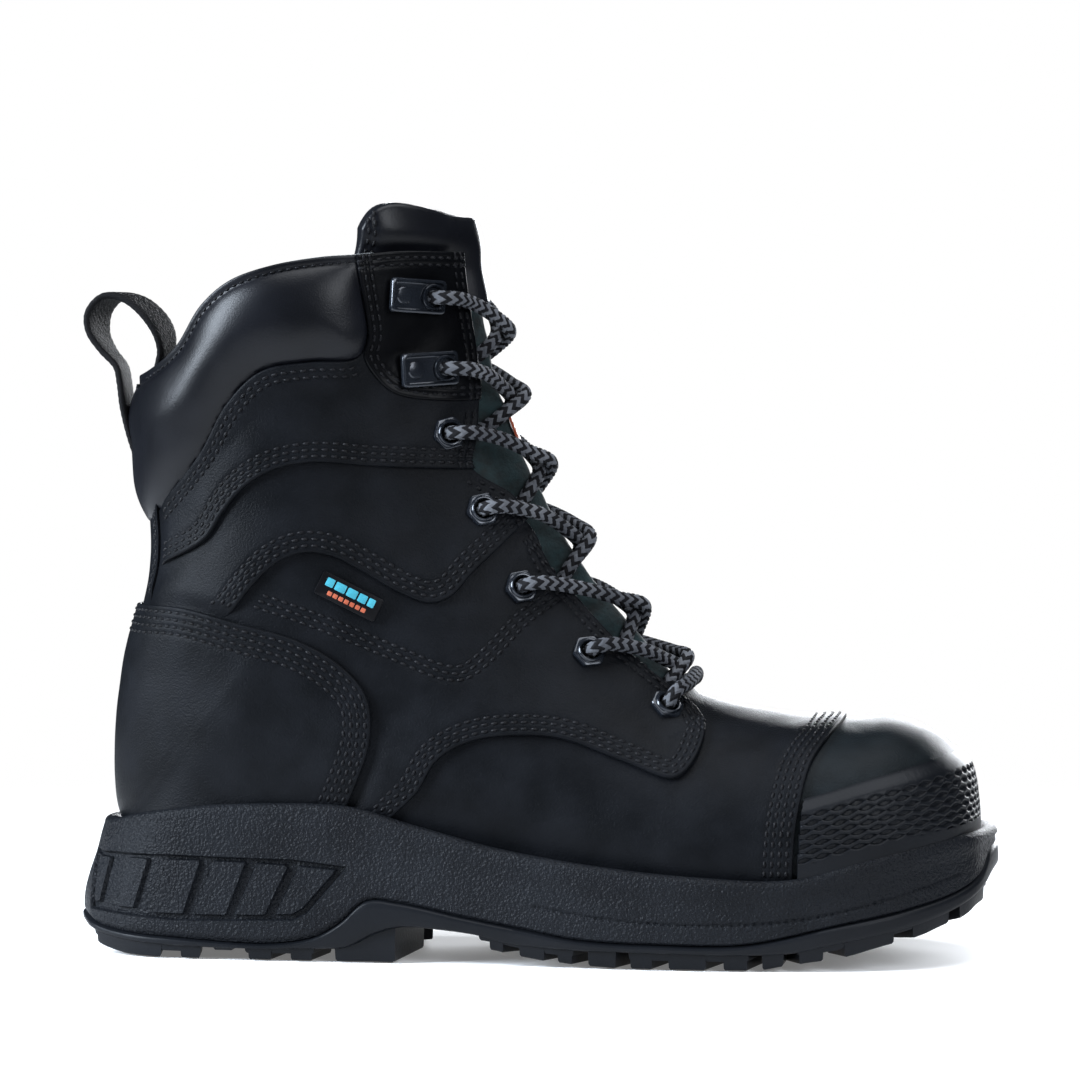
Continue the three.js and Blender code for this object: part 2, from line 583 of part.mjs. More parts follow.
// ---------------------------------------------------------------- tongue and gussets
const TONGUE_THICK = 3.6;
const FLAP_DEPTH = 9.6; // how far the tongue lies below the last surface under the flaps
const tongueDepth = (u, q) => {
  const row = rowAt(u);
  const width = Math.abs(sectionAt(row, q, -1).y - row[4]);
  const middle = lerp(1.5, 4.2, ramp(u, 14, 19));
  return -middle - (FLAP_DEPTH - middle) * ramp(width, 1, 13);
};
const TONGUE_EDGE = [
  [-55, 242], [-60, 222], [-58, 190], [-48, 165], [-35, 140], [-22, 120], [-5, 104], [15, 92], [40, 80],
];
const tongueFront = [[66, 79], [66, 150], [10, 230], [0, PAD_SPLIT_Z]];
const tongueOutline = [...reversed(TONGUE_EDGE), [-55, PAD_SPLIT_Z], ...reversed(tongueFront)];
const tongueLayer = shell(tongueDepth, (u, q) => tongueDepth(u, q) - TONGUE_THICK, 7);
const forefoot = fullWidth([[40, 74], [66, 74], [66, 95], [40, 95]]);
add('tongue', tongueLayer.intersect(fullWidth(tongueOutline)).subtract(forefoot), textile);
const padOutline = [
  [-55, PAD_SPLIT_Z + 1], [-50.5, 246], [-46, 252], [-38, TONGUE_TOP_Z], [-28, TONGUE_TOP_Z - 2],
  [-10, TONGUE_TOP_Z - 6], [0, PAD_SPLIT_Z + 1],
];
const padLayer = shell((u, q) => tongueDepth(u, q) + 0.8, (u, q) => tongueDepth(u, q) - 9, 7);
add('tongue_top_pad', padLayer.intersect(fullWidth(padOutline)), smoothLeather);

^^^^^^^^

▶ **What is being asked**
Please repeat the listing exactly, with nothing left out.

▶ **Output**
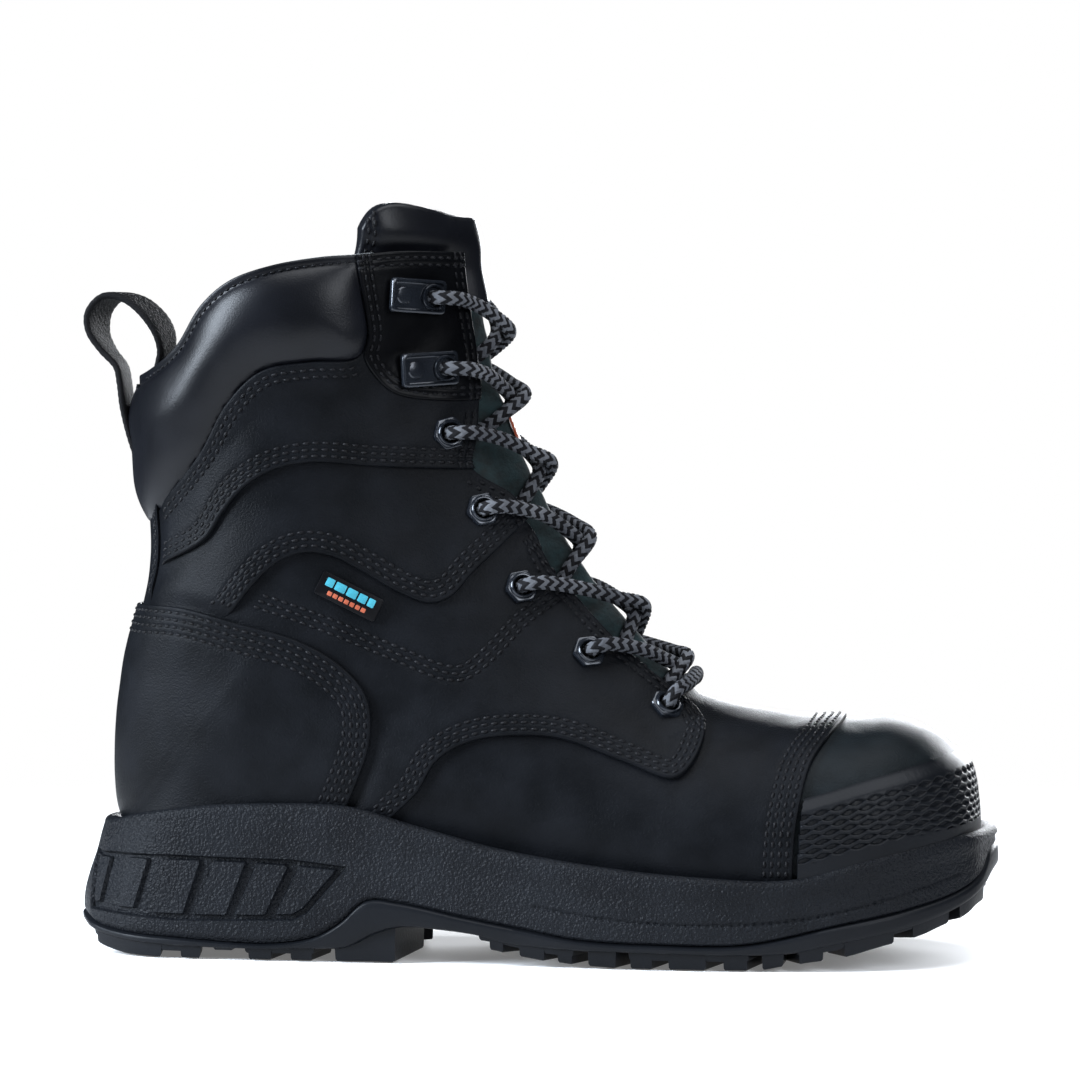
Continue the three.js and Blender code for this object: part 2, from line 583 of part.mjs. More parts follow.
// ---------------------------------------------------------------- tongue and gussets
const TONGUE_THICK = 3.6;
const FLAP_DEPTH = 9.6; // how far the tongue lies below the last surface under the flaps
const tongueDepth = (u, q) => {
  const row = rowAt(u);
  const width = Math.abs(sectionAt(row, q, -1).y - row[4]);
  const middle = lerp(1.5, 4.2, ramp(u, 14, 19));
  return -middle - (FLAP_DEPTH - middle) * ramp(width, 1, 13);
};
const TONGUE_EDGE = [
  [-55, 242], [-60, 222], [-58, 190], [-48, 165], [-35, 140], [-22, 120], [-5, 104], [15, 92], [40, 80],
];
const tongueFront = [[66, 79], [66, 150], [10, 230], [0, PAD_SPLIT_Z]];
const tongueOutline = [...reversed(TONGUE_EDGE), [-55, PAD_SPLIT_Z], ...reversed(tongueFront)];
const tongueLayer = shell(tongueDepth, (u, q) => tongueDepth(u, q) - TONGUE_THICK, 7);
const forefoot = fullWidth([[40, 74], [66, 74], [66, 95], [40, 95]]);
add('tongue', tongueLayer.intersect(fullWidth(tongueOutline)).subtract(forefoot), textile);
const padOutline = [
  [-55, PAD_SPLIT_Z + 1], [-50.5, 246], [-46, 252], [-38, TONGUE_TOP_Z], [-28, TONGUE_TOP_Z - 2],
  [-10, TONGUE_TOP_Z - 6], [0, PAD_SPLIT_Z + 1],
];
const padLayer = shell((u, q) => tongueDepth(u, q) + 0.8, (u, q) => tongueDepth(u, q) - 9, 7);
add('tongue_top_pad', padLayer.intersect(fullWidth(padOutline)), smoothLeather);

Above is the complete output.